BEIJING -- A state-owned Chinese automaker announced Tuesday it will take over several smaller producers amid a government effort to build up bigger domestic car companies that can compete globally.
Changan Automobile Group said it will take over the auto assets of Aviation Industry Corp. of China, which will in turn receive a 23 percent stake in Changan. They include two Chinese brands and joint ventures with Suzuki and Mitsubishi.
"That's pretty significant," said John Bonnell, an analyst for research firm J.D. Power and Associates. "It's a step toward what they're trying to get done."
Financial terms were not released, but state news agency Xinhua said the deal was one of the biggest in recent years in China's auto industry.
Beijing is attempting to orchestrate mergers among China's dozens of small automakers to create big, efficient producers. But progress has been slow and the effort faces opposition from leaders of city or provincial governments that own car makers and are reluctant to see local producers close.
A government plan released this year calls for building up two to three large Chinese automakers with annual production capacity of 2 million vehicles. It is part of official ambitions to create globally competitive Chinese companies in industries ranging from finance to telecommunications.
China's auto sales are the world's highest this year and the country has dozens of domestic automakers. But domestic brands are small, while the country's biggest producers are General Motors Co. and Germany's Volkswagen AG.
Sales in October soared by 72 percent from a year earlier to 1.2 million vehicles, the state-sanctioned China Association of Automobile Manufacturers reported this week. Total sales so far this year are 10.9 million vehicles, compared with 8.6 million in the United States, according to Autodata Corp.
Chinese automakers export to developing countries in Asia, Latin America and Africa and some have established factories abroad. But none has been able to meet more demanding U.S. safety and environmental standards.
Changan is China's fourth-largest automaker, with sales so far this year of just over 1 million vehicles and an 11 percent market share, according to J.D. Power. The acquisition of Harbin Hafei Automobile Industry Group, Jiangxi Changhe Automobile and the Suzuki and Mitsubishi ventures would boost it into third place, with a strong presence in small commercial vehicles, a popular market segment.
AVIC is better known as a top Chinese military contractor. It has a growing commercial aerospace business and is leading an effort to develop China's first jumbo jet. Getting rid of its auto assets would allow AVIC to focus on aerospace.
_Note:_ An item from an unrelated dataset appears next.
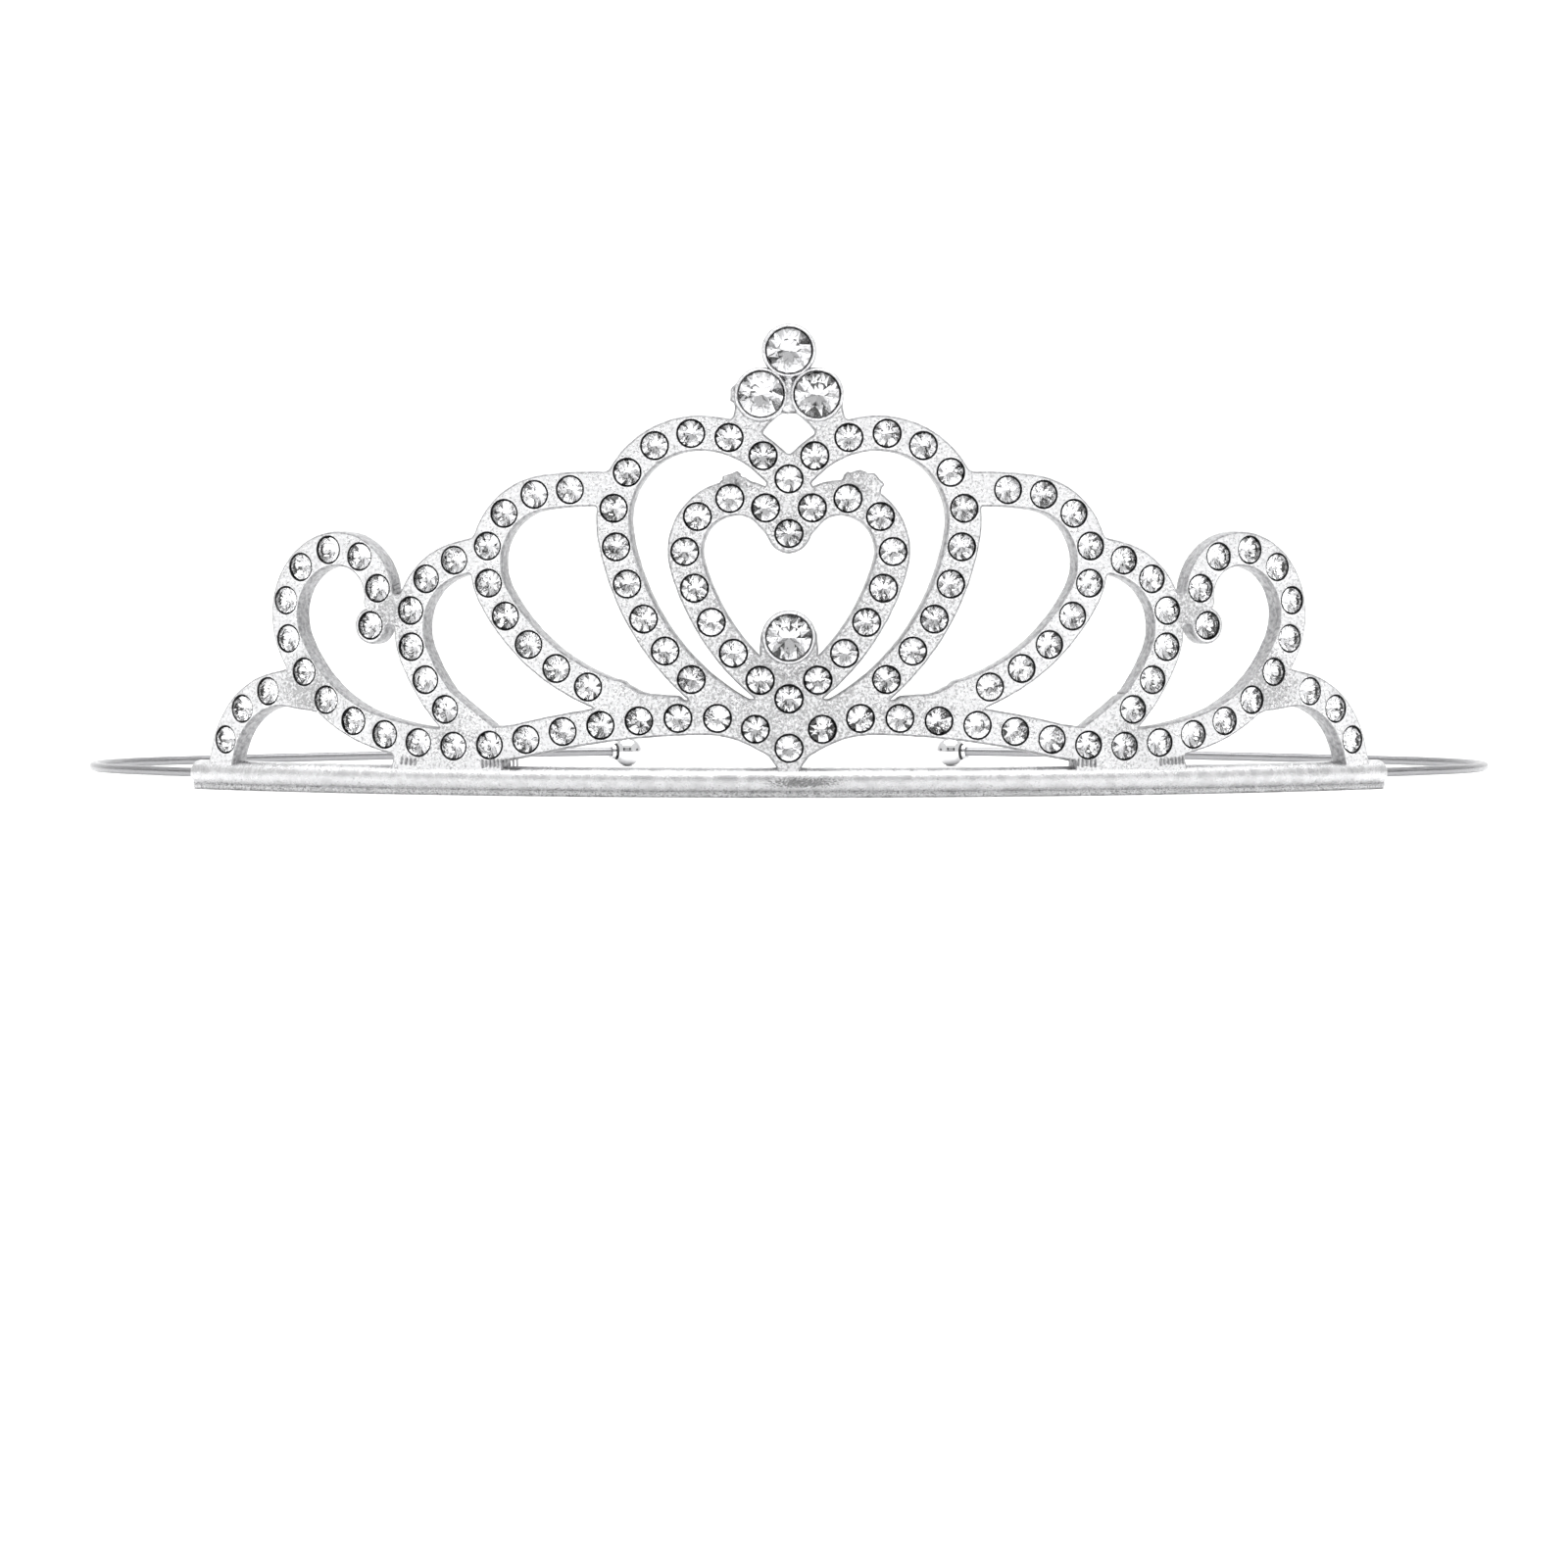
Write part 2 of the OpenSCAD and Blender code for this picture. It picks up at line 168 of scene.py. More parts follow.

The Changan acquisitions are the first major move in the industry since state-owned Shanghai Automotive Industry Corp. and Nanjing Auto Group agreed in 2007 to combine their production assets. SAIC is the local partner of General Motors Co. and Volkswagen AG, while Nanjing Auto is best known for having acquired Britain's MG brand.
Despite Beijing's desire for consolidation, the process is moving slowly because mergers require companies and local leaders to cooperate, said Yale Zhang, an analyst for CSM Worldwide in Shanghai.
"It's like marriage: You have to find a woman and a man who are willing to marry. Then your friends or parents can push a little," Zhang said. "But if they don't want to, then the push is useless."
Strong recent Chinese sales have reduced financial pressure for small automakers to combine forces, Zhang said.
"There will be more and more mergers, for sure," he said. "But on a larger scale, especially in passenger cars, it will take some time, because the passenger car sector is much more diversified."
The industry probably has to suffer a sales slump that forces more mergers before major competitors can emerge, Bonnell said. He said the latest J.D. Power forecast through 2015 does not foresee major Chinese exports.
"It's still a slow pace of consolidation," he said.